During the rest of the 1580s, while Hideyoshi busily extended his control over
the daimyo of southwestern Japan, Ieyasu strengthened himself as best he
could. He continued to enlarge his vassal force, increase his domain’s
productivity, and improve the reliability of his administration. And in 1586, for
greater security, he moved his headquarters even farther to the east, away from
Hideyoshi, to Sumpu, the town he had known years before as a hostage.
During the 1590s Ieyasu, avoided involvement in Hideyoshi’s two
disastrous military expeditions to Korea. Instead Ieyasu jumped on the
opportunity afforded by his transfer to his new lands to deploy his forces and to
make his domain as secure as possible. He stationed his most powerful vassals
on the perimeter of his territory and along main access routes, keeping the least
powerful–and least dangerous to himself–nearer Edo.

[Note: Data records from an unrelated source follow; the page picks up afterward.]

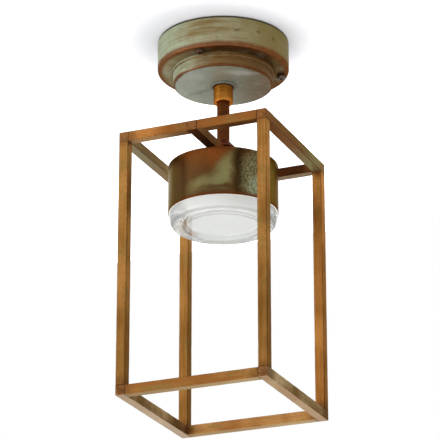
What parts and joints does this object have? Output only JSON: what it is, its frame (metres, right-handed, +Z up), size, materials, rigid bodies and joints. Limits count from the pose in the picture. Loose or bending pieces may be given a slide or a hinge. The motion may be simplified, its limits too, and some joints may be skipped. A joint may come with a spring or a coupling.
{
  "type": "porch ceiling lantern",
  "caption": "Ceiling lantern of aged brass: stepped round rose, short stem, tall open cage of square bar, and a drum with a twist-lock lamp behind a thick screw-in glass lens.",
  "frame": {"origin": "centre of the rose's face against the ceiling", "axes": "+Z up into the ceiling, along the stem; -Y is the cage's front, +X its right-hand side"},
  "size_m": [0.16, 0.16, 0.3957],
  "materials": {
    "patina_brass": "sage-green and brown patina over turned brass, lower edges worn to copper",
    "bar_brass": "bronzed square bar, darker heat tint at the brazed joints",
    "drum_brass": "brown and olive patina, mottled green on one side",
    "orange_brass": "warm lacquered brass",
    "dark_brass": "dark oxidised brass tube",
    "turned_brass": "plain turned brass",
    "stainless_steel": "stainless, satin",
    "zinc_steel": "zinc plated",
    "epdm": "black EPDM",
    "black_nylon": "black nylon",
    "white_nylon": "moulded, satin",
    "flex_sheath": "rubber-sheathed flex",
    "lamp_white": "white thermoplastic",
    "opal_plastic": "opal diffuser",
    "pressed_glass": "clear pressed glass, fire polished"
  },
  "bodies": {
    "rose": {"ceiling_plate": "zinc_steel", "plate_pillars": "turned_brass", "rose_gasket": "epdm", "rose_cup": "patina_brass", "rose_dish": "patina_brass", "rose_screws": "stainless_steel", "rose_screw_seals": "epdm", "cable_grommet": "epdm", "earth_terminal": "turned_brass", "terminal_block": "white_nylon", "terminal_screws": "stainless_steel", "swivel_bush": "black_nylon", "swivel_washer": "black_nylon", "stop_pin": "stainless_steel"},
    "lantern": {"stem": "dark_brass", "collar": "orange_brass", "stop_washer": "zinc_steel", "swivel_nut": "turned_brass", "lock_nut": "turned_brass", "flex": "flex_sheath", "rail_top_left": "bar_brass", "rail_top_right": "bar_brass", "rail_bottom_left": "bar_brass", "rail_bottom_right": "bar_brass", "post_front_left": "bar_brass", "post_front_right": "bar_brass", "post_back_left": "bar_brass", "post_back_right": "bar_brass", "crossbar": "bar_brass", "rail_bottom_front": "bar_brass", "rail_bottom_back": "bar_brass", "rail_top_front_left": "bar_brass", "rail_top_front_right": "bar_brass", "rail_top_back_left": "bar_brass", "rail_top_back_right": "bar_brass", "drum_shell": "drum_brass", "drum_nipple": "turned_brass", "drum_gasket": "epdm", "drum_washer": "zinc_steel", "drum_nut": "turned_brass", "holder_bridge": "zinc_steel", "holder_screws": "stainless_steel", "lamp_holder": "white_nylon", "holder_contacts": "turned_brass", "lens_seat_ring": "turned_brass"},
    "lens_seal": {"lens_seal": "epdm"},
    "lens": {"lens": "pressed_glass"},
    "lamp": {"lamp_body": "lamp_white", "lamp_diffuser": "opal_plastic", "lamp_pins": "turned_brass"}
  },
  "joints": [
    {"name": "lantern_swivel", "type": "hinge", "parent": "rose", "child": "lantern", "pos_m": [0, 0, -0.045], "axis": [0, 0, 1], "range_deg": [-169, 169]},
    {"name": "lens_drop", "type": "slide", "parent": "lantern", "child": "lens_seal", "axis": [0, 0, -1], "range_m": [0, 0.0075]},
    {"name": "lens_turn", "type": "hinge", "parent": "lens_seal", "child": "lens", "pos_m": [0, 0, -0.19], "axis": [0, 0, -1], "range_deg": [0, 540]},
    {"name": "lamp_twist", "type": "hinge", "parent": "lantern", "child": "lamp", "pos_m": [0, 0, -0.17], "axis": [0, 0, 1], "range_deg": [0, 15]}
  ],
  "couplings": [
    {"joint": "lens_drop", "follows": "lens_turn", "m_per_rad": 0.00079577}
  ]
}
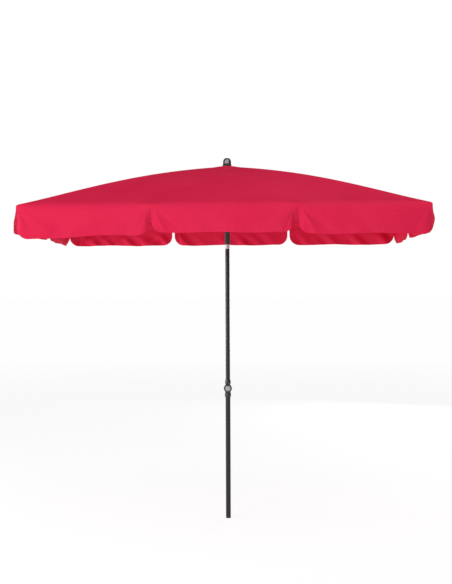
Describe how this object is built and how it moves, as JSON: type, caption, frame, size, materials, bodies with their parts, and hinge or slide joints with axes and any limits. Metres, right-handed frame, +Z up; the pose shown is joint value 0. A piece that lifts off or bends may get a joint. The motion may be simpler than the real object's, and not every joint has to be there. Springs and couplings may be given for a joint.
{
  "type": "patio umbrella",
  "caption": "Rectangular tilting patio umbrella with a red cloth canopy and straight valance flaps on a dark steel mast with a push-button tilt joint, without a base.",
  "frame": {"origin": "centre of the mast's bottom end, on the mast's axis", "axes": "+Z up along the mast, +X along the canopy's long side, -Y towards its front, where the tilt button is"},
  "size_m": [2.1, 1.4, 2.063],
  "materials": {
    "cloth": "plain woven polyester",
    "mast_paint": "satin powder coat",
    "rib_paint": "satin powder coat",
    "joint_plastic": "semi gloss",
    "dark_plastic": "fine grain",
    "finial_plastic": "gloss",
    "button_metal": "satin",
    "pin_steel": "zinc plated",
    "plated_steel": "nickel plated"
  },
  "bodies": {
    "lower_mast": {"lower_tube": "mast_paint", "foot_plug": "dark_plastic", "lower_knuckle": "joint_plastic", "tilt_axle": "pin_steel", "axle_cap": "joint_plastic", "lock_spring": "pin_steel"},
    "tilt_lock": {"tilt_button": "button_metal", "lock_hub": "dark_plastic"},
    "upper_mast": {"upper_tube": "mast_paint", "upper_knuckle": "joint_plastic", "crown_hub": "dark_plastic", "crown_pins": "pin_steel", "cloth_washer": "dark_plastic", "finial": "finial_plastic", "finial_disc": "button_metal", "finial_stud": "pin_steel", "catch_band": "plated_steel", "catch_spring": "pin_steel"},
    "catch": {"catch_nose": "plated_steel"},
    "runner": {"runner": "dark_plastic"},
    "rib_00": {"rib_00": "rib_paint", "canopy_00": "cloth"},
    "strut_00": {"strut_00": "rib_paint"},
    "flap_00": {"valance_00": "cloth"},
    "rib_01": {"rib_01": "rib_paint", "canopy_01": "cloth"},
    "strut_01": {"strut_01": "rib_paint"},
    "flap_01": {"valance_01": "cloth"},
    "rib_02": {"rib_02": "rib_paint", "canopy_02": "cloth"},
    "strut_02": {"strut_02": "rib_paint"},
    "flap_02": {"valance_02": "cloth"},
    "rib_03": {"rib_03": "rib_paint", "canopy_03": "cloth"},
    "strut_03": {"strut_03": "rib_paint"},
    "flap_03": {"valance_03": "cloth"},
    "rib_04": {"rib_04": "rib_paint", "canopy_04": "cloth"},
    "strut_04": {"strut_04": "rib_paint"},
    "flap_04": {"valance_04": "cloth"},
    "rib_05": {"rib_05": "rib_paint", "canopy_05": "cloth"},
    "strut_05": {"strut_05": "rib_paint"},
    "flap_05": {"valance_05": "cloth"},
    "rib_06": {"rib_06": "rib_paint", "canopy_06": "cloth"},
    "strut_06": {"strut_06": "rib_paint"},
    "flap_06": {"valance_06": "cloth"},
    "rib_07": {"rib_07": "rib_paint", "canopy_07": "cloth"},
    "strut_07": {"strut_07": "rib_paint"},
    "flap_07": {"valance_07": "cloth"},
    "rib_08": {"rib_08": "rib_paint", "canopy_08": "cloth"},
    "strut_08": {"strut_08": "rib_paint"},
    "flap_08": {"valance_08": "cloth"},
    "rib_09": {"rib_09": "rib_paint", "canopy_09": "cloth"},
    "strut_09": {"strut_09": "rib_paint"},
    "flap_09": {"valance_09": "cloth"}
  },
  "joints": [
    {"name": "tilt", "type": "hinge", "parent": "lower_mast", "child": "upper_mast", "pos_m": [0, 0, 0.743], "axis": [0, 1, 0], "range_deg": [-40, 0]},
    {"name": "tilt_button", "type": "slide", "parent": "lower_mast", "child": "tilt_lock", "axis": [0, 1, 0], "range_m": [0, 0.0035], "stiffness_N_per_m": 1200, "springref_m": -0.002},
    {"name": "catch_press", "type": "slide", "parent": "upper_mast", "child": "catch", "axis": [0, 1, 0], "range_m": [0, 0.0045], "stiffness_N_per_m": 900, "springref_m": -0.002},
    {"name": "runner_slide", "type": "slide", "parent": "upper_mast", "child": "runner", "axis": [0, 0, -1], "range_m": [0, 0.74]},
    {"name": "rib_00_fold", "type": "hinge", "parent": "upper_mast", "child": "rib_00", "pos_m": [0.028, 0, 1.995], "axis": [0, 1, 0], "range_deg": [0, 72.4], "deforming": ["canopy_00"]},
    {"name": "strut_00_fold", "type": "hinge", "parent": "rib_00", "child": "strut_00", "pos_m": [0.52567, 0, 1.88491], "axis": [0, 1, 0], "range_deg": [-136.44, 0]},
    {"name": "flap_00_hang", "type": "hinge", "parent": "rib_00", "child": "flap_00", "pos_m": [1.05, 0, 1.739], "axis": [0, 1, 0], "range_deg": [-72.4, 0], "deforming": ["valance_00"]},
    {"name": "rib_01_fold", "type": "hinge", "parent": "upper_mast", "child": "rib_01", "pos_m": [0.0233, 0.01553, 1.995], "axis": [-0.5547, 0.8321, 0], "range_deg": [0, 75.33], "deforming": ["canopy_01"]},
    {"name": "strut_01_fold", "type": "hinge", "parent": "rib_01", "child": "strut_01", "pos_m": [0.4352, 0.29014, 1.90949], "axis": [-0.5547, 0.8321, 0], "range_deg": [-137.21, 0]},
    {"name": "flap_01_hang", "type": "hinge", "parent": "rib_01", "child": "flap_01", "pos_m": [1.05, 0.7, 1.739], "axis": [-0.5547, 0.8321, 0], "range_deg": [-75.33, 0], "deforming": ["valance_01"]},
    {"name": "rib_02_fold", "type": "hinge", "parent": "upper_mast", "child": "rib_02", "pos_m": [0.01308, 0.02475, 1.995], "axis": [-0.8841, 0.4673, 0], "range_deg": [0, 66.83], "deforming": ["canopy_02"]},
    {"name": "strut_02_fold", "type": "hinge", "parent": "rib_02", "child": "strut_02", "pos_m": [0.24626, 0.46589, 1.83144], "axis": [-0.8841, 0.4673, 0], "range_deg": [-136.25, 0]},
    {"name": "flap_02_hang", "type": "hinge", "parent": "rib_02", "child": "flap_02", "pos_m": [0.37, 0.7, 1.739], "axis": [-0.8841, 0.4673, 0], "range_deg": [-66.83, 0], "deforming": ["valance_02"]},
    {"name": "rib_03_fold", "type": "hinge", "parent": "upper_mast", "child": "rib_03", "pos_m": [-0.01308, 0.02475, 1.995], "axis": [-0.8841, -0.4673, 0], "range_deg": [0, 66.83], "deforming": ["canopy_03"]},
    {"name": "strut_03_fold", "type": "hinge", "parent": "rib_03", "child": "strut_03", "pos_m": [-0.24626, 0.46589, 1.83144], "axis": [-0.8841, -0.4673, 0], "range_deg": [-136.25, 0]},
    {"name": "flap_03_hang", "type": "hinge", "parent": "rib_03", "child": "flap_03", "pos_m": [-0.37, 0.7, 1.739], "axis": [-0.8841, -0.4673, 0], "range_deg": [-66.83, 0], "deforming": ["valance_03"]},
    {"name": "rib_04_fold", "type": "hinge", "parent": "upper_mast", "child": "rib_04", "pos_m": [-0.0233, 0.01553, 1.995], "axis": [-0.5547, -0.8321, 0], "range_deg": [0, 75.33], "deforming": ["canopy_04"]},
    {"name": "strut_04_fold", "type": "hinge", "parent": "rib_04", "child": "strut_04", "pos_m": [-0.4352, 0.29014, 1.90949], "axis": [-0.5547, -0.8321, 0], "range_deg": [-137.21, 0]},
    {"name": "flap_04_hang", "type": "hinge", "parent": "rib_04", "child": "flap_04", "pos_m": [-1.05, 0.7, 1.739], "axis": [-0.5547, -0.8321, 0], "range_deg": [-75.33, 0], "deforming": ["valance_04"]},
    {"name": "rib_05_fold", "type": "hinge", "parent": "upper_mast", "child": "rib_05", "pos_m": [-0.028, 0, 1.995], "axis": [0, -1, 0], "range_deg": [0, 72.4], "deforming": ["canopy_05"]},
    {"name": "strut_05_fold", "type": "hinge", "parent": "rib_05", "child": "strut_05", "pos_m": [-0.52567, 0, 1.88491], "axis": [0, -1, 0], "range_deg": [-136.44, 0]},
    {"name": "flap_05_hang", "type": "hinge", "parent": "rib_05", "child": "flap_05", "pos_m": [-1.05, 0, 1.739], "axis": [0, -1, 0], "range_deg": [-72.4, 0], "deforming": ["valance_05"]},
    {"name": "rib_06_fold", "type": "hinge", "parent": "upper_mast", "child": "rib_06", "pos_m": [-0.0233, -0.01553, 1.995], "axis": [0.5547, -0.8321, 0], "range_deg": [0, 75.33], "deforming": ["canopy_06"]},
    {"name": "strut_06_fold", "type": "hinge", "parent": "rib_06", "child": "strut_06", "pos_m": [-0.4352, -0.29014, 1.90949], "axis": [0.5547, -0.8321, 0], "range_deg": [-137.21, 0]},
    {"name": "flap_06_hang", "type": "hinge", "parent": "rib_06", "child": "flap_06", "pos_m": [-1.05, -0.7, 1.739], "axis": [0.5547, -0.8321, 0], "range_deg": [-75.33, 0], "deforming": ["valance_06"]},
    {"name": "rib_07_fold", "type": "hinge", "parent": "upper_mast", "child": "rib_07", "pos_m": [-0.01308, -0.02475, 1.995], "axis": [0.8841, -0.4673, 0], "range_deg": [0, 66.83], "deforming": ["canopy_07"]},
    {"name": "strut_07_fold", "type": "hinge", "parent": "rib_07", "child": "strut_07", "pos_m": [-0.24626, -0.46589, 1.83144], "axis": [0.8841, -0.4673, 0], "range_deg": [-136.25, 0]},
    {"name": "flap_07_hang", "type": "hinge", "parent": "rib_07", "child": "flap_07", "pos_m": [-0.37, -0.7, 1.739], "axis": [0.8841, -0.4673, 0], "range_deg": [-66.83, 0], "deforming": ["valance_07"]},
    {"name": "rib_08_fold", "type": "hinge", "parent": "upper_mast", "child": "rib_08", "pos_m": [0.01308, -0.02475, 1.995], "axis": [0.8841, 0.4673, 0], "range_deg": [0, 66.83], "deforming": ["canopy_08"]},
    {"name": "strut_08_fold", "type": "hinge", "parent": "rib_08", "child": "strut_08", "pos_m": [0.24626, -0.46589, 1.83144], "axis": [0.8841, 0.4673, 0], "range_deg": [-136.25, 0]},
    {"name": "flap_08_hang", "type": "hinge", "parent": "rib_08", "child": "flap_08", "pos_m": [0.37, -0.7, 1.739], "axis": [0.8841, 0.4673, 0], "range_deg": [-66.83, 0], "deforming": ["valance_08"]},
    {"name": "rib_09_fold", "type": "hinge", "parent": "upper_mast", "child": "rib_09", "pos_m": [0.0233, -0.01553, 1.995], "axis": [0.5547, 0.8321, 0], "range_deg": [0, 75.33], "deforming": ["canopy_09"]},
    {"name": "strut_09_fold", "type": "hinge", "parent": "rib_09", "child": "strut_09", "pos_m": [0.4352, -0.29014, 1.90949], "axis": [0.5547, 0.8321, 0], "range_deg": [-137.21, 0]},
    {"name": "flap_09_hang", "type": "hinge", "parent": "rib_09", "child": "flap_09", "pos_m": [1.05, -0.7, 1.739], "axis": [0.5547, 0.8321, 0], "range_deg": [-75.33, 0], "deforming": ["valance_09"]}
  ],
  "couplings": [
    {"joint": "rib_00_fold", "follows": "runner_slide", "rad_per_m": 1.7064},
    {"joint": "strut_00_fold", "follows": "runner_slide", "rad_per_m": -3.2168},
    {"joint": "flap_00_hang", "follows": "runner_slide", "rad_per_m": -1.7064},
    {"joint": "rib_01_fold", "follows": "runner_slide", "rad_per_m": 1.7755},
    {"joint": "strut_01_fold", "follows": "runner_slide", "rad_per_m": -3.2349},
    {"joint": "flap_01_hang", "follows": "runner_slide", "rad_per_m": -1.7755},
    {"joint": "rib_02_fold", "follows": "runner_slide", "rad_per_m": 1.5751},
    {"joint": "strut_02_fold", "follows": "runner_slide", "rad_per_m": -3.2124},
    {"joint": "flap_02_hang", "follows": "runner_slide", "rad_per_m": -1.5751},
    {"joint": "rib_03_fold", "follows": "runner_slide", "rad_per_m": 1.5751},
    {"joint": "strut_03_fold", "follows": "runner_slide", "rad_per_m": -3.2124},
    {"joint": "flap_03_hang", "follows": "runner_slide", "rad_per_m": -1.5751},
    {"joint": "rib_04_fold", "follows": "runner_slide", "rad_per_m": 1.7755},
    {"joint": "strut_04_fold", "follows": "runner_slide", "rad_per_m": -3.2349},
    {"joint": "flap_04_hang", "follows": "runner_slide", "rad_per_m": -1.7755},
    {"joint": "rib_05_fold", "follows": "runner_slide", "rad_per_m": 1.7064},
    {"joint": "strut_05_fold", "follows": "runner_slide", "rad_per_m": -3.2168},
    {"joint": "flap_05_hang", "follows": "runner_slide", "rad_per_m": -1.7064},
    {"joint": "rib_06_fold", "follows": "runner_slide", "rad_per_m": 1.7755},
    {"joint": "strut_06_fold", "follows": "runner_slide", "rad_per_m": -3.2349},
    {"joint": "flap_06_hang", "follows": "runner_slide", "rad_per_m": -1.7755},
    {"joint": "rib_07_fold", "follows": "runner_slide", "rad_per_m": 1.5751},
    {"joint": "strut_07_fold", "follows": "runner_slide", "rad_per_m": -3.2124},
    {"joint": "flap_07_hang", "follows": "runner_slide", "rad_per_m": -1.5751},
    {"joint": "rib_08_fold", "follows": "runner_slide", "rad_per_m": 1.5751},
    {"joint": "strut_08_fold", "follows": "runner_slide", "rad_per_m": -3.2124},
    {"joint": "flap_08_hang", "follows": "runner_slide", "rad_per_m": -1.5751},
    {"joint": "rib_09_fold", "follows": "runner_slide", "rad_per_m": 1.7755},
    {"joint": "strut_09_fold", "follows": "runner_slide", "rad_per_m": -3.2349},
    {"joint": "flap_09_hang", "follows": "runner_slide", "rad_per_m": -1.7755}
  ]
}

In 1603 the powerless but prestigious Imperial court, which over the
years had assigned Ieyasu titles that reflected his growing power, appointed him
shogun, thereby acknowledging that this most powerful daimyo in Japan was
the man officially authorized to keep the peace in the emperor’s name. Two
years later Ieyasu formally retired, left Edo for the more pleasant surroundings of
his old home at Sumpu, and had the shogun title assigned to his son Hidetada,
intending to assure that the title was recognized as a Tokugawa family position.
By the time of his death Ieyasu (1616) had built the largest castle in the
world, a huge network of broad moats, towering stone walls, long wooden
parapets, huge gatehouses, and great fireproof warehouses full of rice and coin.
Around it lay mansions in which the daimyos lived as hostages. Edo became a
bustling town and port, full of artisans, traders, clerks, and laborers.